Vous êtes chevalier de l’ordre des Arts et des Lettres de la République française, membre de l’Académie des lettres du Québec et membre de l’Ordre du Canada. Que représentent pour vous toutes ces distinctions?

Ah, la question à cent piastres ! Chacune de ces distinctions représente pour moi la reconnaissance d’un certain accomplissement. Trop souvent, j’ai le nez collé sur mon travail et je n’ai plus aucun recul.
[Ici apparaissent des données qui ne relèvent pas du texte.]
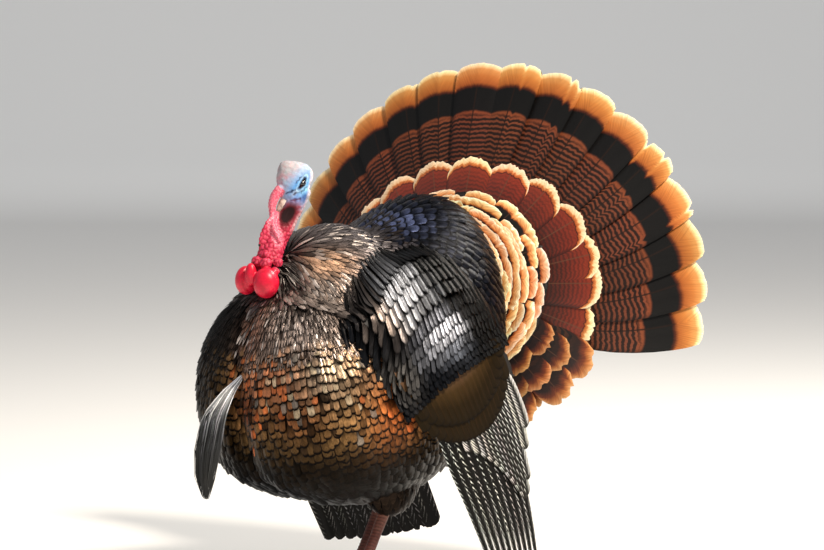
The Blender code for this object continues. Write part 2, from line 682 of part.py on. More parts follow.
def build_leg(side_name, side, trunk_cutter, floor):
    thigh = ellipsoid("thigh_" + side_name, leg_place(HIP, side), THIGH_SIZE, segments=10, rings=7)
    thigh_cutter = grown(thigh, f"thigh_{side_name}_clear")
    place_mesh("thigh_" + side_name, carve(thigh, [trunk_cutter]), BIRD, MATERIALS["black"])

    hock, ankle = leg_place(HOCK, side), leg_place(ANKLE, side)
    route = [hock.lerp(ankle, share) for share in (0.0, 0.3, 0.7, 1.0)]
    shank = route_tube("shank_" + side_name, route, SHANK_RADII, resolution=2)
    shank_cutter = grown(shank, f"shank_{side_name}_clear")
    place_mesh("shank_" + side_name, carve(shank, [thigh_cutter, trunk_cutter]), BIRD, MATERIALS["leg"])

    root = hock.lerp(ankle, SPUR_PLACE)
    back = (Vector(SPUR_HEADING) * Vector((side, 1.0, 1.0))).normalized()
    spur_route = [root + back * SPUR_LENGTH * share + Vector((0, 0, rise)) for share, rise in SPUR_RISE]
    spur = route_tube("spur_" + side_name, spur_route, SPUR_RADII)
    place_mesh("spur_" + side_name, carve(spur, [shank_cutter]), BIRD, MATERIALS["horn"])
    build_foot("foot_" + side_name, side, shank_cutter, floor)


def build_beard(trunk_cutter):
    beard = route_tube("beard", BEARD_ROUTE, BEARD_WIDTHS, BEARD_FLATNESS, 2)
    place_mesh("beard", carve(beard, [trunk_cutter]), BIRD, MATERIALS["beard"])


def centre_on_base():
    """Puts the origin at the middle of the whole bird's base."""
    corners = np.array([tuple(corner) for item in BIRD.objects for corner in item.bound_box])
    low, high = corners.min(axis=0), corners.max(axis=0)
    move = Matrix.Translation((-(low[0] + high[0]) / 2, -(low[1] + high[1]) / 2, -low[2]))
    for mesh in {item.data for item in BIRD.objects}:
        mesh.transform(move)


clear_scene()
BIRD, CUTTERS = make_collections()
MATERIALS = make_materials()
trunk = build_trunk()
trunk_clear = grown(trunk, "trunk_clear")
skull_clear, neck_clear, face_clears = build_head(trunk_clear)
build_snood(face_clears)
roll_clear = build_roll(trunk_clear, [neck_clear, skull_clear])
rump_clear = build_rump(trunk_clear)
floor_box = box_cutter("floor", (-BOX_REACH,) * 3, (BOX_REACH, BOX_REACH, 0.0))
wing_blockers = [trunk_clear, roll_clear, rump_clear, floor_box]
wing_clears = build_wing("wing_left", 1.0, wing_blockers) + build_wing("wing_right", -1.0, wing_blockers)
build_tail([rump_clear, trunk_clear] + wing_clears)
build_leg("left", 1.0, trunk_clear, floor_box)
build_leg("right", -1.0, trunk_clear, floor_box)
build_beard(trunk_clear)
centre_on_base()
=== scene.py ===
import math

import bpy
import numpy as np
from mathutils import Matrix, Vector, noise
from mathutils.bvhtree import BVHTree
from mathutils.kdtree import KDTree


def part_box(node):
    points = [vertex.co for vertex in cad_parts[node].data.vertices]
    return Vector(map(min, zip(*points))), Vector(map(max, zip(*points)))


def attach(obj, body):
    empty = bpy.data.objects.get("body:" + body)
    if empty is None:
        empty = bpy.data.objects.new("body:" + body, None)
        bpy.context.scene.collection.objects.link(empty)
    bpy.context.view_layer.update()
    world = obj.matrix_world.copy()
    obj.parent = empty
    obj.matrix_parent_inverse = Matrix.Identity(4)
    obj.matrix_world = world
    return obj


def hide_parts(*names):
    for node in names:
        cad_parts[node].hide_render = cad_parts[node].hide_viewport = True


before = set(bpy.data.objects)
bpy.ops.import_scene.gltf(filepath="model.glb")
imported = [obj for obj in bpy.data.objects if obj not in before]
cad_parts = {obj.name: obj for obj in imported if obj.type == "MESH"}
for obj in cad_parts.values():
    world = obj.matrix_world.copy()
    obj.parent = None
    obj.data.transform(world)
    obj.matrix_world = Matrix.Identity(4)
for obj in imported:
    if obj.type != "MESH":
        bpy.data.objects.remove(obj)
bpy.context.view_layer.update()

# The bird's own axes: x = 0 is its middle plane, y = 0 is where the left leg stands, it faces -y.
breastLow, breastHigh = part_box("breast")
breastRear = -0.0452  # where the breast ends in those axes
bodyOrigin = Vector(((breastLow.x + breastHigh.x) / 2, breastHigh.y - breastRear, 0.0))
rng = np.random.default_rng(7)


# Small helpers.

def linearColour(text):
    channels = [int(text[i:i + 2], 16) / 255 for i in (1, 3, 5)]
    return tuple(c / 12.92 if c <= 0.04045 else ((c + 0.055) / 1.055) ** 2.4 for c in channels) + (1.0,)


def blend(colours, colour, share):
    # colours of many points, moved towards one colour by each point's share
    share = np.reshape(share, (-1, 1))
    return colours * (1 - share) + np.array(linearColour(colour)[:3]) * share


def plainColours(colour, count):
    return np.repeat([linearColour(colour)[:3]], count, axis=0)


def setInputs(material, node, inputs):
    # an input takes a number, a hex colour, another node or one of its outputs
    for key, value in inputs.items():
        if isinstance(value, bpy.types.Node):
            value = next(output for output in value.outputs if output.enabled)
        if isinstance(value, bpy.types.NodeSocket):
            material.node_tree.links.new(value, node.inputs[key])
        else:
            node.inputs[key].default_value = linearColour(value) if isinstance(value, str) else value


def addNode(material, kind, inputs, stops=(), **settings):
    # one node with its settings; stops are a ramp's places, each with a grey or a hex colour
    node = material.node_tree.nodes.new("ShaderNode" + kind)
    for name, value in settings.items():
        setattr(node, name, value)
    setInputs(material, node, inputs)
    for number, (position, colour) in enumerate(stops):
        ramp = node.color_ramp
        element = ramp.elements[number] if number < len(ramp.elements) else ramp.elements.new(position)
        element.position = position
        element.color = linearColour(colour) if isinstance(colour, str) else (colour, colour, colour, 1.0)
    return node


def newMaterial(name):
    material = bpy.data.materials.new(name)
    material.use_nodes = True
    return material, material.node_tree.nodes["Principled BSDF"]


def smoothStep(value, low, high):
    share = np.clip((value - low) / (high - low), 0.0, 1.0)
    return share * share * (3 - 2 * share)


def unit(arrows):
    return arrows / (np.linalg.norm(arrows, axis=-1)[..., None] + 1e-12)


def useOnly(*items):
    for item in bpy.context.selected_objects:
        item.select_set(False)
    for item in items:
        item.select_set(True)
    if items:
        bpy.context.view_layer.objects.active = items[0]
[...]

Quand le Ministère de la Culture française m’a fait chevalier de l’ordre des Arts et des Lettres de la République française pour ma contribution au rayonnement de la langue française, c’était vraiment incroyable! Je trouve intéressant que cet aspect de mes activités professionnelles et artistiques puisse être reconnu. Je suis devenu membre de l’Ordre du Canada pour ma contribution à la littérature acadienne, en tant que poète et éditeur. Je me suis dit alors que si, pour une fois, on reconnaissait le métier d’éditeur à un tel niveau, c’était difficile de refuser. À mes pairs et mes collègues qui pourraient me reprocher d’avoir accepté cette distinction, je réponds que c’est quand même assez ironique que Sa Majesté la reine Elizabeth II reconnaisse ainsi la littérature et l’édition acadiennes! J’ai vu dans cette distinction une petite revanche sur l’Histoire. Devenir membre de l’Académie des lettres du Québec m’a vraiment fait plaisir, car j’ai donné mes plus belles années au Québec. J’y ai vécu plus de vingt-deux ans, dont dix-neuf à Montréal. J’ai été très actif dans le milieu littéraire québécois, et ce, jusqu’à mon départ en 2004. J’ai trouvé vraiment formidable que l’Académie des lettres du Québec décide d’élire un deuxième écrivain acadien après Antonine de Maillet. Cela ouvre peut-être la porte à d’autres écrivains acadiens. Je suis conscient qu’il existe une controverse autour du caractère désuet et élitiste de l’Académie. Je répondrais à cela que nos institutions culturelles ont dangereusement été fragilisées durant les dix années du régime conservateur et qu’il est important qu’une telle institution existe encore après soixante-quatorze ans. Même si cela fait une douzaine d’années que je suis parti du Québec, je me sens très proche des autres membres de l’Académie. J’aime l’esprit de confrérie qui y règne. J’envisage éventuellement de m’y impliquer un peu plus.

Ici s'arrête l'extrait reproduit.